Last night, I was able to experience a live performance of Matthew Good at the TCU place in Saskatoon.  My girlfriend and I took off from Regina after school and made an evening trip of it, returning to the city after the show was done. For any readers who are unaware of Matthew Good, he is a Canadian artist from Fort Coquitlam, BC (now residing in Vancouver) who has just released his 11th full-length album entitled Vancouver.  He is also the man behind some more recognizable hit songs such as Apparitions, Hello Time Bomb, Weapon and Born Losers. For more information on him, I would recommend checking out www.matthewgood.org.

Matthew Good

Shot @ TCU Place, Saskatoon, Nov. 19/09

Moving on, Matthew Good has been and probably will always be one of the most influential artists in my lifetime and seeing him last night was an absolute thrill, even though it is around my 5th time seeing him live.  It never gets old, thankfully.  It made me happier knowing I was seeing him live with my girlfriend who is as big a fan as I am, although she has never had the opportunity to see him in concert with the whole band (we saw him play an acoustic set a couple years back).  Seeing Good in concert came at a perfect time as well, because I had recently come across a video on TED.com explaining the fundamentals of listening to music without your ears.

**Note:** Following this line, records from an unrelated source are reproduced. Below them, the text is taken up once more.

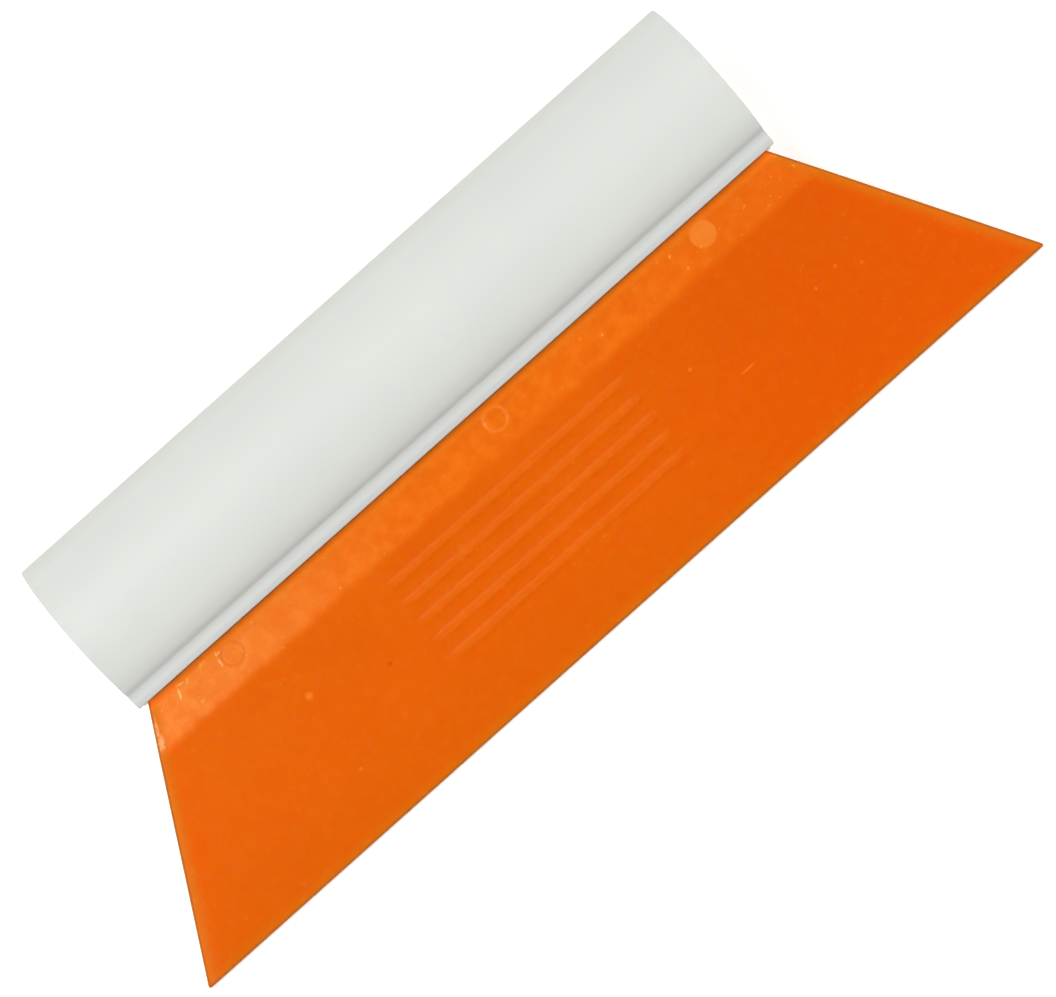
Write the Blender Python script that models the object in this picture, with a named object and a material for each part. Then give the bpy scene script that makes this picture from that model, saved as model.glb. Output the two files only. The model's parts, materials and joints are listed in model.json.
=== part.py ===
"""A window-film squeegee: a hollow extruded tube handle whose two lips grip a flared, tapering blade.

The tool is drawn in its own axes: X along the handle, Y from the blade's edge towards the handle's back,
Z through the thickness. The blade's middle plane is Z = 0, and the lips end at Y = 0. An empty then leans
the whole tool to the way it lies on a table, on the handle's belly and the blade's edge, with the origin
on the table under the middle of the tool.
"""

import math

import bmesh
import bpy

# Handle, in metres
HANDLE_LENGTH = 0.1400
HANDLE_DEPTH = 0.0301  # from the lips' ends to the back
HANDLE_THICKNESS = 0.0232  # at the crowns, its thickest place
BACK_RADIUS = 0.0072
CROWN_RADIUS = 0.0170  # of the broad upper and lower faces
WALL = 0.0021
LIP_RADIUS = 0.0015  # of the rolled bead along each lip
LIPS_THICKNESS = 0.0133  # over the crests of both beads
LIP_GRIP = 0.0039  # how deep the lips' flat inner faces are

# Blade, in metres
BLADE_THICKNESS = 0.0061  # of the root band
BLADE_REACH = 0.0423  # from the lips' ends to the blade's edge
ROOT_LENGTH = 0.1369  # where the flared ends cross the lips' ends
FLARE = math.radians(30)  # of each end, away from square
BAND_REACH = 0.0082  # from the lips' ends to the start of the taper
EDGE_THICKNESS = 0.0010
ROOT_CORNER_RADIUS = 0.0015
TIP_CORNER_RADIUS = 0.00035
ROOT_CORNER_DEPTH = 0.0005  # how far the flared part reaches in between the lips
BEAD_RADIUS = 0.0044  # of the round bead that holds the root in the tube
BEAD_DEPTH = 0.0076  # from the lips' ends to the bead's middle

FIT_GAP = 0.0003  # between the blade and each lip

ARC_STEP = math.radians(5)
SMOOTH_BELOW = math.radians(28)

PLASTIC_WHITE = (0.78, 0.80, 0.76)
BLADE_ORANGE = (0.80, 0.14, 0.008)

# Worked out from the sizes above
SLOT = BLADE_THICKNESS + 2 * FIT_GAP
CROWN_DROP = CROWN_RADIUS - HANDLE_THICKNESS / 2  # how far each crown's centre lies past the middle plane
BACK_CENTRE_Y = HANDLE_DEPTH - BACK_RADIUS
CROWN_CENTRE_Y = BACK_CENTRE_Y - math.sqrt((CROWN_RADIUS - BACK_RADIUS) ** 2 - CROWN_DROP**2)


def arc(centre, radius, start, end):
    """Points along an arc from one angle to another, both ends included."""
    steps = max(2, math.ceil(abs(end - start) / ARC_STEP))
    angles = [start + (end - start) * i / steps for i in range(steps + 1)]
    return [(centre[0] + radius * math.cos(a), centre[1] + radius * math.sin(a)) for a in angles]


def angle_from(centre, point):
    return math.atan2(point[1] - centre[1], point[0] - centre[0])


def upper_crossing(centre_a, radius_a, centre_b, radius_b):
    """The higher of the two points where two circles cross."""
    apart = math.dist(centre_a, centre_b)
    along = (apart**2 + radius_a**2 - radius_b**2) / (2 * apart)
    across = math.sqrt(radius_a**2 - along**2)
    unit_y = (centre_b[0] - centre_a[0]) / apart
    unit_z = (centre_b[1] - centre_a[1]) / apart
    foot = (centre_a[0] + along * unit_y, centre_a[1] + along * unit_z)
    both = [(foot[0] + side * across * unit_z, foot[1] - side * across * unit_y) for side in (-1, 1)]
    return max(both, key=lambda point: point[1])


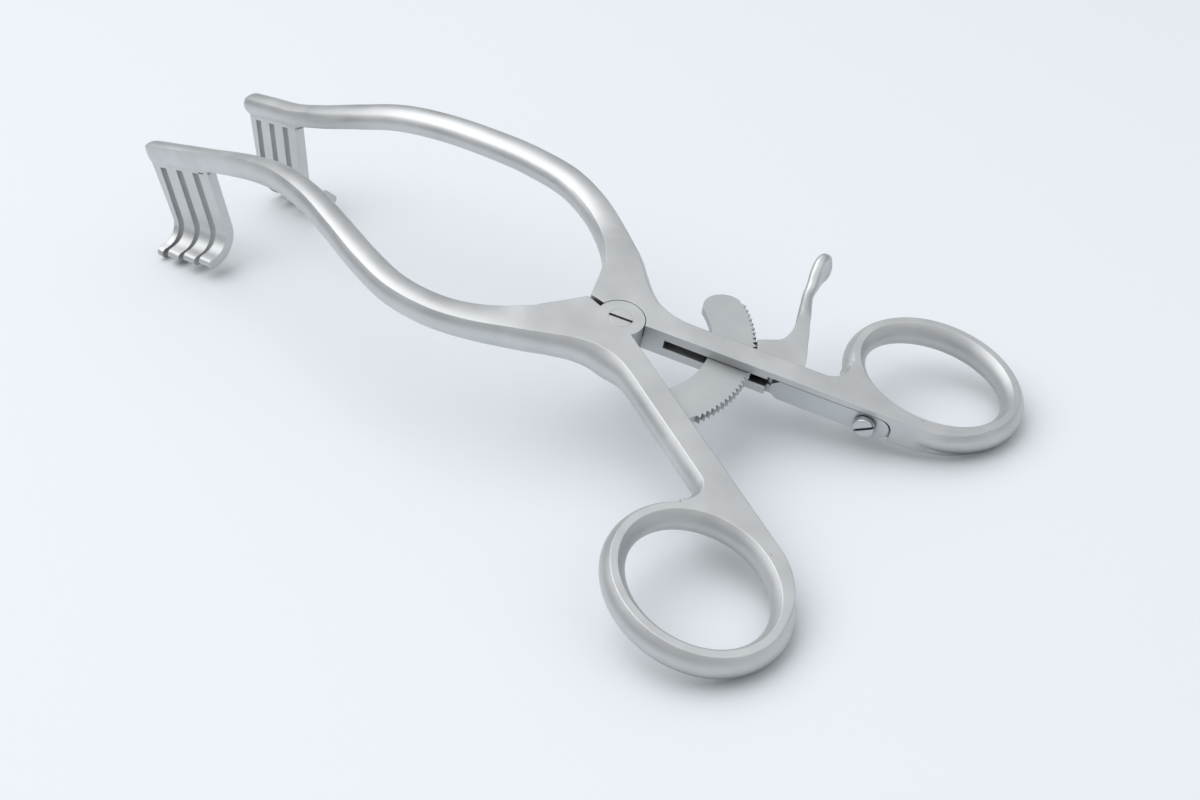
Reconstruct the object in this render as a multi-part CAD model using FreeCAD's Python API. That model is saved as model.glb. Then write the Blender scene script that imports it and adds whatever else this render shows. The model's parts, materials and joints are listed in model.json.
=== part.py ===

This video featured Evelyn Glennie, a deaf percussionist from Scotland who has been playing since before she lost her hearing at age 12.  She is in her middle years now and her talent for percussion instruments is utterly jaw-dropping.  Glennie explained in this video the importance to “test our listening skills, to use our bodies as a resonating chamber, to stop the judgement…”  Glennie has literally gone most of her life without aurally hearing the sound she is creating on her instruments.  Kind of like a modern day Beethoven.  On that note (no pun intended), she speaks about how she learned to listen to music without her ears.  She began listening with her chest and her fingers, her toes and her arms… Few parts of her body are missed as she is listing off which ones she uses to hear the music.  What is even more thought provoking is the fact that her teacher and her came up with the strategy together of how to learn to listen.  It had not been the educator’s idea in the first place, but instead, a project that both of them undertook.  Sounds like life-long learning as an educator, doesn’t it?  Exactly what our faculty stresses of us.

For those of us with ears, this may come off as a challenge.  It is pretty hard not to listen to something with our ears when they are working as they should be.  It is almost impossible to plug them to a point where all sound just does not come through.  The idea I took from this video is to open up the rest of yourself to the music.  As Glennie said, use your body as a resonating chamber and continue to observe the effects of a sound after it has already faded.  In her words, “experience the whole journey of that sound”.  So that is what I attempted to do at the Matt Good show last night.  I tried to experience the whole journey.  I was not sure what to expect, but for most of the show, I could feel the vibrations of the sounds traveling through me.  I don’t know if what I felt is what Glennie was talking about exactly, but I do know that I began to concentrate more on something that I had not really focused on in the past.  It made songs he performed that were years old new again, sending butterflies through my stomach.  It made me wacko for songs I was not crazy about earlier on.  My girlfriend and I wish the show had never ended.  Unfortunately, it did, and now I’m here writing about it, and Glennie.

One more thing I took away from Glennie’s discussion was that although an artist may not hear his music quite the way the audience hears it because he is behind it all, they are ultimately “experiencing something so unbelievably pure which is before the sound is actually happening”.  Riddle me that.

I am studying to be a music teacher, and that is why I chose to hear out Glennie.  However, as an artist and performer, I have not ever consciously considered the idea of experiencing the sound before it is actually happening, until now.

Thank you Evelyn Glennie, and Matthew Good.